Te Tūāpapa Kura Kāinga The Ministry of Housing and Urban Development announced the law probe this week into the multi-billion dollar sector following widespread calls for change from Consumer NZ, the Retirement Commissioner, the Retirement Village Residents Association,
Owner/operators keeping 20 to 30 per cent of retirees’ capital via deferred management fees will be one area under the spotlight.
Pretty prescient October 2020 rant from me. I obviously missed my career calling. I should have been a chief bank economist.
bull is continuing to stir
And having had their retirement sector investments (and house buying ambitions?) 'beaten up', investors have regrouped into generational cohorts, turning on each other.

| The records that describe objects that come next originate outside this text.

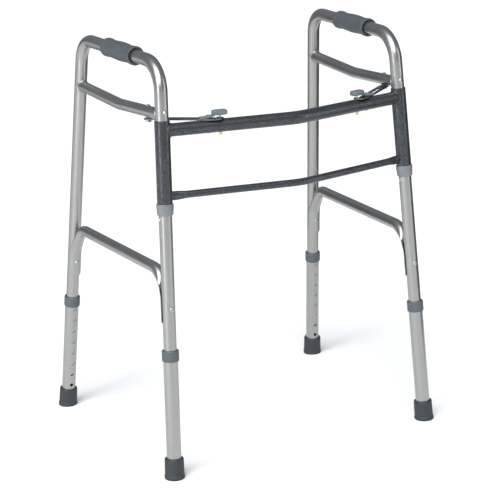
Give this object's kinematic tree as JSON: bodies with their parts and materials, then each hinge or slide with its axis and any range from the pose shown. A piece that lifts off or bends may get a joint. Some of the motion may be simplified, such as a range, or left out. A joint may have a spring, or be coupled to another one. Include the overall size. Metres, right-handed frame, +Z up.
{
  "type": "folding walking frame",
  "caption": "Folding walking frame: two aluminium side frames hinged on bowed front cross bars, with release latches and telescopic legs on rubber tips.",
  "frame": {"origin": "on the floor, at the middle of the bounding box of the open frame", "axes": "+Z up; the cross bars are at the -Y side and the open side, where the person stands, faces +Y; -X is the left side as seen from the front"},
  "size_m": [0.653, 0.5466, 0.8254],
  "materials": {
    "satin_aluminium": "satin anodised, drawn lengthwise",
    "hammered_paint": "dark grey hammered powder coat",
    "grey_plastic": "moulded, slightly glossy",
    "slate_plastic": "moulded",
    "grip_vinyl": "soft moulded vinyl",
    "tip_rubber": "moulded rubber",
    "paddle_plastic": "moulded, slightly glossy",
    "strap_steel": "dark zinc",
    "zinc_hardware": "zinc plated",
    "chrome_hardware": "bright plated",
    "brass": "turned",
    "spring_steel": "drawn wire"
  },
  "bodies": {
    "front_frame": {"left_sleeve": "hammered_paint", "right_sleeve": "hammered_paint", "upper_crossbar": "hammered_paint", "lower_crossbar": "hammered_paint", "left_sleeve_collar": "grey_plastic", "right_sleeve_collar": "grey_plastic", "left_guide_rivet": "chrome_hardware", "right_guide_rivet": "chrome_hardware", "left_plunger_spring": "spring_steel", "right_plunger_spring": "spring_steel"},
    "left_side": {"left_side_frame": "satin_aluminium", "left_upper_brace": "satin_aluminium", "left_lower_brace": "satin_aluminium", "left_brace_screws": "chrome_hardware", "left_brace_nuts": "zinc_hardware", "left_grip": "grip_vinyl", "left_sleeve_stop_pins": "chrome_hardware", "left_pivot_bolt": "zinc_hardware", "left_front_button_spring": "spring_steel", "left_rear_button_spring": "spring_steel"},
    "left_strap": {"left_latch_strap": "strap_steel", "left_pivot_nut": "zinc_hardware"},
    "left_paddle": {"left_release_paddle": "paddle_plastic"},
    "left_plunger": {"left_latch_plunger": "brass"},
    "left_front_leg": {"left_front_leg_tube": "satin_aluminium", "left_front_leg_ring": "slate_plastic", "left_front_tip": "tip_rubber", "left_front_tip_washer": "zinc_hardware"},
    "left_front_button": {"left_front_leg_button": "brass"},
    "left_rear_leg": {"left_rear_leg_tube": "satin_aluminium", "left_rear_leg_ring": "slate_plastic", "left_rear_tip": "tip_rubber", "left_rear_tip_washer": "zinc_hardware"},
    "left_rear_button": {"left_rear_leg_button": "brass"},
    "right_side": {"right_side_frame": "satin_aluminium", "right_upper_brace": "satin_aluminium", "right_lower_brace": "satin_aluminium", "right_brace_screws": "chrome_hardware", "right_brace_nuts": "zinc_hardware", "right_grip": "grip_vinyl", "right_sleeve_stop_pins": "chrome_hardware", "right_pivot_bolt": "zinc_hardware", "right_front_button_spring": "spring_steel", "right_rear_button_spring": "spring_steel"},
    "right_strap": {"right_latch_strap": "strap_steel", "right_pivot_nut": "zinc_hardware"},
    "right_paddle": {"right_release_paddle": "paddle_plastic"},
    "right_plunger": {"right_latch_plunger": "brass"},
    "right_front_leg": {"right_front_leg_tube": "satin_aluminium", "right_front_leg_ring": "slate_plastic", "right_front_tip": "tip_rubber", "right_front_tip_washer": "zinc_hardware"},
    "right_front_button": {"right_front_leg_button": "brass"},
    "right_rear_leg": {"right_rear_leg_tube": "satin_aluminium", "right_rear_leg_ring": "slate_plastic", "right_rear_tip": "tip_rubber", "right_rear_tip_washer": "zinc_hardware"},
    "right_rear_button": {"right_rear_leg_button": "brass"}
  },
  "joints": [
    {"name": "left_fold", "type": "hinge", "parent": "front_frame", "child": "left_side", "pos_m": [-0.26015, -0.20789, 0.6931], "axis": [-0.0408, -0.0534, -0.9977], "range_deg": [0, 73]},
    {"name": "left_strap_slide", "type": "slide", "parent": "front_frame", "child": "left_strap", "axis": [0.7733, -0.634, 0], "range_m": [0, 0.0646]},
    {"name": "left_paddle_hinge", "type": "hinge", "parent": "front_frame", "child": "left_paddle", "pos_m": [-0.17369, -0.22601, 0.6934], "axis": [0.1948, 0.9809, 0], "range_deg": [0, 7.6]},
    {"name": "left_plunger_slide", "type": "slide", "parent": "front_frame", "child": "left_plunger", "axis": [0, 0, -1], "range_m": [0, 0.003], "stiffness_N_per_m": 600, "springref_m": -0.001, "deforming": ["left_plunger_spring"]},
    {"name": "left_front_leg_slide", "type": "slide", "parent": "left_side", "child": "left_front_leg", "axis": [0.0408, 0.0534, 0.9977], "range_m": [-0.127, 0.0508]},
    {"name": "left_front_button_press", "type": "slide", "parent": "left_side", "child": "left_front_button", "axis": [0.0379, -0.9979, 0.0519], "range_m": [0, 0.004], "stiffness_N_per_m": 800, "springref_m": -0.002, "deforming": ["left_front_button_spring"]},
    {"name": "left_rear_leg_slide", "type": "slide", "parent": "left_side", "child": "left_rear_leg", "axis": [0.0475, -0.144, 0.9884], "range_m": [-0.127, 0.0508]},
    {"name": "left_rear_button_press", "type": "slide", "parent": "left_side", "child": "left_rear_button", "axis": [-0.0292, 0.9889, 0.1455], "range_m": [0, 0.004], "stiffness_N_per_m": 800, "springref_m": -0.002, "deforming": ["left_rear_button_spring"]},
    {"name": "right_fold", "type": "hinge", "parent": "front_frame", "child": "right_side", "pos_m": [0.26015, -0.20789, 0.6931], "axis": [-0.0408, 0.0534, 0.9977], "range_deg": [0, 90]},
    {"name": "right_strap_slide", "type": "slide", "parent": "front_frame", "child": "right_strap", "axis": [-0.7733, -0.634, 0], "range_m": [0, 0.0769]},
    {"name": "right_paddle_hinge", "type": "hinge", "parent": "front_frame", "child": "right_paddle", "pos_m": [0.17369, -0.22601, 0.6934], "axis": [0.1948, -0.9809, 0], "range_deg": [0, 7.6]},
    {"name": "right_plunger_slide", "type": "slide", "parent": "front_frame", "child": "right_plunger", "axis": [0, 0, -1], "range_m": [0, 0.003], "stiffness_N_per_m": 600, "springref_m": -0.001, "deforming": ["right_plunger_spring"]},
    {"name": "right_front_leg_slide", "type": "slide", "parent": "right_side", "child": "right_front_leg", "axis": [-0.0408, 0.0534, 0.9977], "range_m": [-0.127, 0.0508]},
    {"name": "right_front_button_press", "type": "slide", "parent": "right_side", "child": "right_front_button", "axis": [-0.0379, -0.9979, 0.0519], "range_m": [0, 0.004], "stiffness_N_per_m": 800, "springref_m": -0.002, "deforming": ["right_front_button_spring"]},
    {"name": "right_rear_leg_slide", "type": "slide", "parent": "right_side", "child": "right_rear_leg", "axis": [-0.0475, -0.144, 0.9884], "range_m": [-0.127, 0.0508]},
    {"name": "right_rear_button_press", "type": "slide", "parent": "right_side", "child": "right_rear_button", "axis": [0.0292, 0.9889, 0.1455], "range_m": [0, 0.004], "stiffness_N_per_m": 800, "springref_m": -0.002, "deforming": ["right_rear_button_spring"]}
  ],
  "couplings": [
    {"joint": "left_strap_slide", "follows": "left_fold", "m_per_rad": 0.05054},
    {"joint": "left_paddle_hinge", "follows": "left_plunger_slide", "rad_per_m": 41.667},
    {"joint": "right_strap_slide", "follows": "right_fold", "m_per_rad": 0.04882},
    {"joint": "right_paddle_hinge", "follows": "right_plunger_slide", "rad_per_m": 41.667}
  ]
}
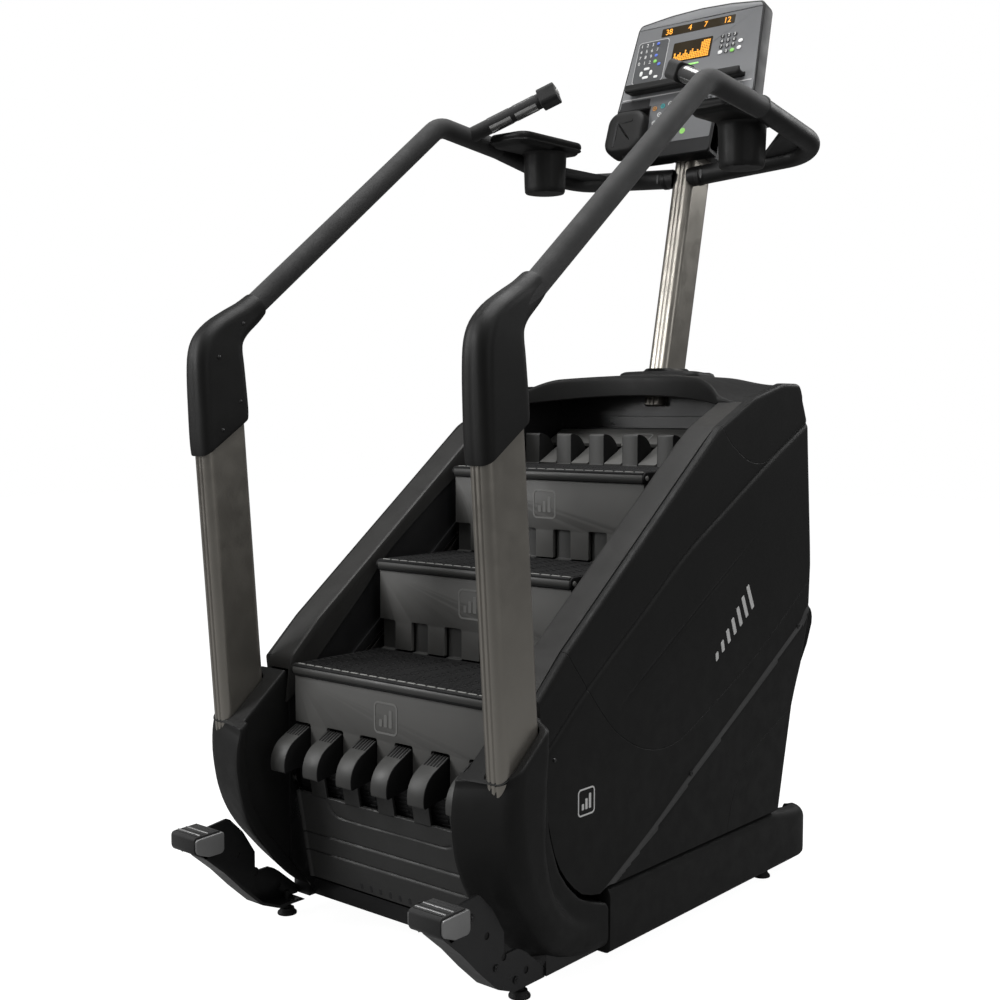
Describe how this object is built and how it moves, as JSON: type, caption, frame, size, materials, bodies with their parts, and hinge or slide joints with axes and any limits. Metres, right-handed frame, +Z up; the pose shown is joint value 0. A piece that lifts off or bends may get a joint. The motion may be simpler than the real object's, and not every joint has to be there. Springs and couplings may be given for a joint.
{
  "type": "stair climber",
  "caption": "Gym stair climber: a short revolving staircase between shell side covers, with leaning columns, sloped handrails, a mast and a keypad console.",
  "frame": {"origin": "middle of the footprint, on the floor under the levelling feet", "axes": "+Z up, +Y from the entrance towards the console, +X to the climber's right"},
  "size_m": [0.864, 1.4501, 2.1432],
  "materials": {
    "frame_black": "satin",
    "column_bronze": "satin",
    "cover_black": "satin",
    "slope_grey": "satin",
    "riser_grey": "matte",
    "tread_black": "matte",
    "rail_sleeve": "matte",
    "rail_tube": "satin",
    "contact_steel": "brushed",
    "steel": "machined",
    "chain_steel": "oiled",
    "cast": "machined",
    "belt_rubber": "matte",
    "motor_case": "cast",
    "electronics_case": "matte",
    "foot_rubber": "matte",
    "wheel_rubber": "matte",
    "peg_metal": "satin",
    "kick_grey": "satin",
    "console_grey": "matte",
    "console_dark": "satin",
    "screen": "glossy",
    "keypad": "satin",
    "key_green": "glossy",
    "key_red": "glossy",
    "button_grey": "satin",
    "cable_black": "matte"
  },
  "bodies": {
    "frame": {"base_frame": "frame_black", "side_frame_right": "frame_black", "side_frame_left": "frame_black", "wheel_axles": "steel", "upright_right": "column_bronze", "upright_left": "column_bronze", "elbow_inner_shells": "cover_black", "elbow_outer_shells": "cover_black", "handrail_right": "rail_sleeve", "handrail_left": "rail_sleeve", "loop_tubes": "rail_tube", "hand_grip_right": "rail_sleeve", "hand_grip_left": "rail_sleeve", "grip_contacts": "contact_steel", "cup_holders": "cover_black", "mast": "column_bronze", "mast_collar": "cover_black", "side_panel_right": "cover_black", "side_panel_left": "cover_black", "slope_caps": "slope_grey", "hood": "cover_black", "rear_panel": "cover_black", "skirts": "cover_black", "boot_right": "cover_black", "boot_left": "cover_black", "kick_panel": "kick_grey", "peg_brackets": "frame_black", "foot_pegs": "peg_metal", "cover_screws": "steel", "console_back": "console_dark", "console_face": "console_grey", "console_screen": "screen", "readout_strip": "screen", "keypad_overlays": "keypad", "reading_ledge": "cover_black", "accessory_pocket": "cover_black", "accessory_cable": "cable_black", "shaft_bearings": "cast", "step_chains": "chain_steel", "drive_belt": "belt_rubber", "motor_unit": "motor_case", "controller_box": "electronics_case"},
    "stairs": {"step_treads": "tread_black", "step_risers": "riser_grey"},
    "return_run": {"return_steps": "riser_grey"},
    "top_step": {"top_step": "riser_grey"},
    "bottom_step": {"bottom_step": "tread_black"},
    "drive_shaft": {"drive_shaft": "steel"},
    "idler_shaft": {"idler_shaft": "steel"},
    "motor_shaft": {"motor_shaft": "steel"},
    "wheel_right": {"transport_wheel_right": "wheel_rubber"},
    "wheel_left": {"transport_wheel_left": "wheel_rubber"},
    "front_foot_right": {"front_foot_right": "foot_rubber"},
    "front_foot_left": {"front_foot_left": "foot_rubber"},
    "rear_foot_right": {"rear_foot_right": "foot_rubber"},
    "rear_foot_left": {"rear_foot_left": "foot_rubber"},
    "grip_button_right": {"grip_button_right": "key_red"},
    "grip_button_left": {"grip_button_left": "button_grey"},
    "start_key": {"start_key": "key_green"},
    "stop_key": {"stop_key": "key_red"}
  },
  "joints": [
    {"name": "stair_travel", "type": "slide", "parent": "frame", "child": "stairs", "axis": [0, -0.7841, -0.6206], "range_m": [0, 0.035]},
    {"name": "return_travel", "type": "slide", "parent": "frame", "child": "return_run", "axis": [0, 0.7841, 0.6206], "range_m": [0, 0.035]},
    {"name": "top_step_turn", "type": "hinge", "parent": "frame", "child": "top_step", "pos_m": [0, 0.3435, 0.9066], "axis": [1, 0, 0], "range_deg": [0, 23.7]},
    {"name": "bottom_step_turn", "type": "hinge", "parent": "frame", "child": "bottom_step", "pos_m": [0, -0.375, 0.338], "axis": [1, 0, 0], "range_deg": [0, 23.7]},
    {"name": "drive_shaft_turn", "type": "hinge", "parent": "frame", "child": "drive_shaft", "pos_m": [0, 0.3435, 0.9066], "axis": [1, 0, 0], "range_deg": [0, 23.7]},
    {"name": "idler_shaft_turn", "type": "hinge", "parent": "frame", "child": "idler_shaft", "pos_m": [0, -0.375, 0.338], "axis": [1, 0, 0], "range_deg": [0, 23.7]},
    {"name": "motor_shaft_turn", "type": "hinge", "parent": "frame", "child": "motor_shaft", "pos_m": [0.32, 0.33, 0.18], "axis": [1, 0, 0], "range_deg": [0, 74.7]},
    {"name": "wheel_right_roll", "type": "hinge", "parent": "frame", "child": "wheel_right", "pos_m": [0.289, 0.55, 0.044], "axis": [1, 0, 0], "continuous": true},
    {"name": "front_foot_right_level", "type": "slide", "parent": "frame", "child": "front_foot_right", "axis": [0, 0, -1], "range_m": [0, 0.012]},
    {"name": "rear_foot_right_level", "type": "slide", "parent": "frame", "child": "rear_foot_right", "axis": [0, 0, -1], "range_m": [0, 0.012]},
    {"name": "wheel_left_roll", "type": "hinge", "parent": "frame", "child": "wheel_left", "pos_m": [-0.289, 0.55, 0.044], "axis": [1, 0, 0], "continuous": true},
    {"name": "front_foot_left_level", "type": "slide", "parent": "frame", "child": "front_foot_left", "axis": [0, 0, -1], "range_m": [0, 0.012]},
    {"name": "rear_foot_left_level", "type": "slide", "parent": "frame", "child": "rear_foot_left", "axis": [0, 0, -1], "range_m": [0, 0.012]},
    {"name": "grip_button_right_press", "type": "slide", "parent": "frame", "child": "grip_button_right", "axis": [0.8334, -0.3908, -0.3908], "range_m": [0, 0.002], "stiffness_N_per_m": 900},
    {"name": "grip_button_left_press", "type": "slide", "parent": "frame", "child": "grip_button_left", "axis": [-0.8334, -0.3908, -0.3908], "range_m": [0, 0.002], "stiffness_N_per_m": 900},
    {"name": "start_key_press", "type": "slide", "parent": "frame", "child": "start_key", "axis": [0, 0.9489, -0.3156], "range_m": [0, 0.001], "stiffness_N_per_m": 1200},
    {"name": "stop_key_press", "type": "slide", "parent": "frame", "child": "stop_key", "axis": [0, 0.9489, -0.3156], "range_m": [0, 0.001], "stiffness_N_per_m": 1200}
  ],
  "couplings": [
    {"joint": "return_travel", "follows": "stair_travel", "ratio": 1},
    {"joint": "top_step_turn", "follows": "stair_travel", "rad_per_m": 11.736},
    {"joint": "bottom_step_turn", "follows": "stair_travel", "rad_per_m": 11.736},
    {"joint": "drive_shaft_turn", "follows": "stair_travel", "rad_per_m": 11.736},
    {"joint": "idler_shaft_turn", "follows": "stair_travel", "rad_per_m": 11.736},
    {"joint": "motor_shaft_turn", "follows": "stair_travel", "rad_per_m": 37.163}
  ]
}
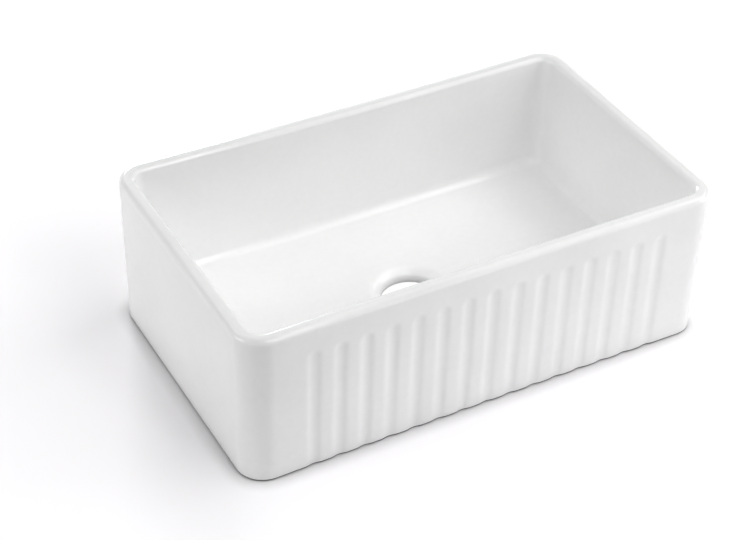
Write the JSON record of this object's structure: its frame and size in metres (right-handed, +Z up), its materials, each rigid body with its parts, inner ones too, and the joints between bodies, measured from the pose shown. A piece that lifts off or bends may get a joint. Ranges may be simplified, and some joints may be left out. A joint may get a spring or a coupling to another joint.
{
  "type": "apron front kitchen sink",
  "caption": "Farmhouse apron-front sink: thick-walled rectangular bowl with rolled rim, fluted apron, floor falling to a round central outlet, and a hollow underside inside a foot.",
  "frame": {"origin": "centre of the foot, on the plane the sink stands on", "axes": "+X to the right along the apron, -Y out of the fluted apron, +Z up towards the rim"},
  "size_m": [0.7618, 0.4548, 0.251],
  "materials": {
    "glazed_fireclay": "gloss"
  },
  "bodies": {
    "root": {"basin": "glazed_fireclay"}
  },
  "joints": []
}
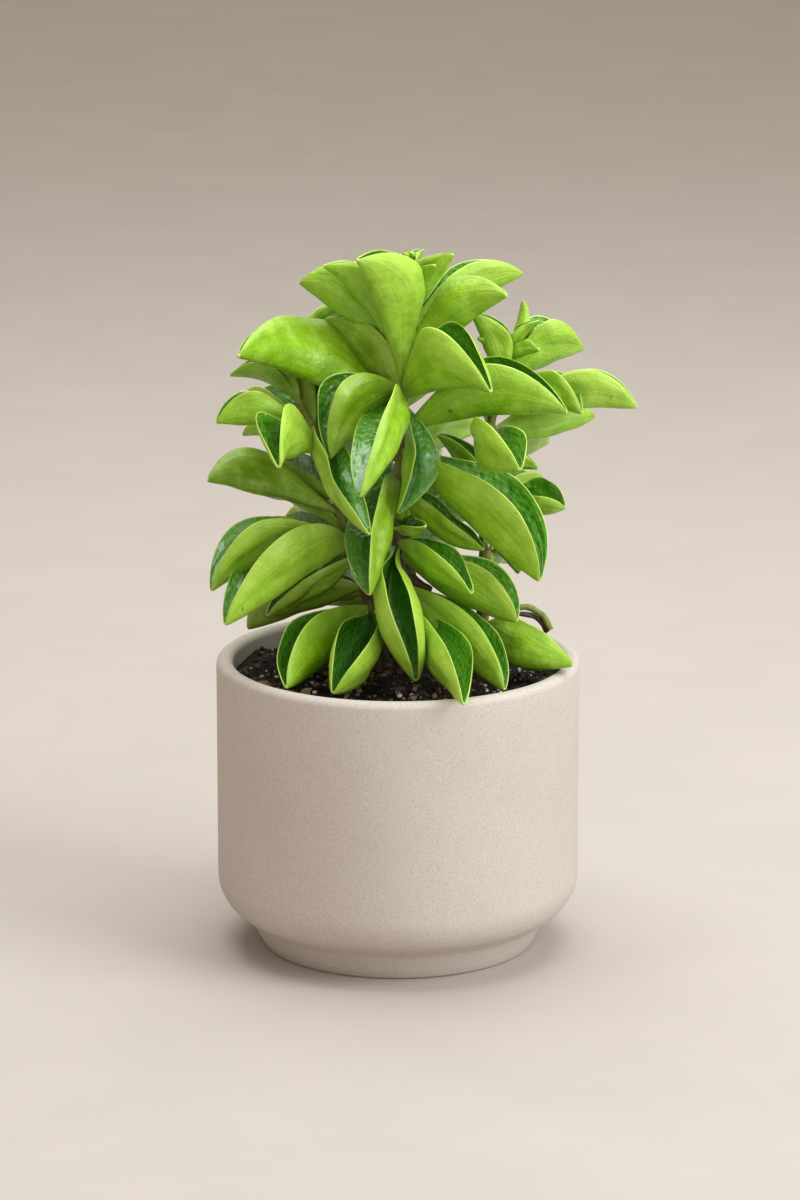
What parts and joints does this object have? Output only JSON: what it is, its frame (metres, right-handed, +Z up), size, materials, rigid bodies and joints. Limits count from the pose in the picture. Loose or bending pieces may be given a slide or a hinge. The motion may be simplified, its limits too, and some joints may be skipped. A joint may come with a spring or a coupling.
{
  "type": "potted peperomia",
  "caption": "Leafy peperomia with folded, boat-shaped lime leaves on upright stems, standing in a soil-filled round stoneware pot with a narrower foot.",
  "frame": {"origin": "centre of the pot's flat base, on the surface it stands on", "axes": "+Z up along the pot's axis, -Y towards the front of the pictured view, +X to its right"},
  "size_m": [0.1404, 0.1463, 0.2356],
  "materials": {
    "stoneware": "matte, finely speckled warm beige stoneware",
    "soil": "dark moist potting soil with pale chips",
    "foliage": "smooth waxy leaves, lime outside and dark glossy green inside, on brown stems"
  },
  "bodies": {
    "root": {"pot": "stoneware", "soil": "soil", "stem_center": "foliage", "stem_left": "foliage", "stem_right": "foliage", "stem_back": "foliage"}
  },
  "joints": []
}
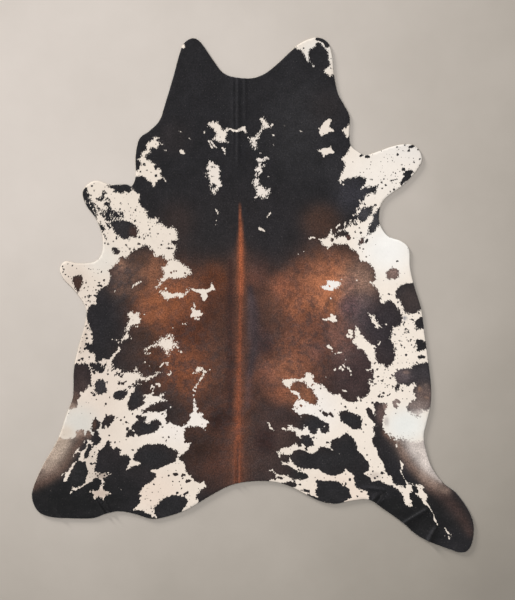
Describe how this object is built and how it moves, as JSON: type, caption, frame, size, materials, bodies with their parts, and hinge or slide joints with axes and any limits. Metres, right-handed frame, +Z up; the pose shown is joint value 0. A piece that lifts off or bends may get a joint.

I am feeling a bit smug, having never understood the fundamentals behind the retirement sector enough to be brave enough to invest in it. Of course that has seen me miss out on the massive gains over the last 20 years, so I don't know why I am feeling smug. Being scared of Ryman has cost me big time! However, my ignorance and foolishness' for not investing in this sector has seen me today as an 'independent observer' watching the train wreck from the side of the tracks. One of the principal reasons keeping me out was that I did not see a similar ramp up in retirement village shares in Australia, a country with similar demographics to NZ, and I wondered why. I came to the conclusion that the retirement village sector in NZ, from an investor perspective, was just an extension of the kiwi fascination with the domestic property ponzi. And maybe I will be proved right about that. Those thoughts didn't help me get rich though.
I wrote this post thinking I would call for some Christmas cheer and an least a season hiatus to the investor wars. However, I think I have probably just stirred up a bit more trouble but putting my own oar in where it wasn't wanted. Sorry about that. Merry Christmas to all retirement sector investors anyway.
SNOOPY
Wow Snoopy, impressive stuff. Oracle of Sharetrader?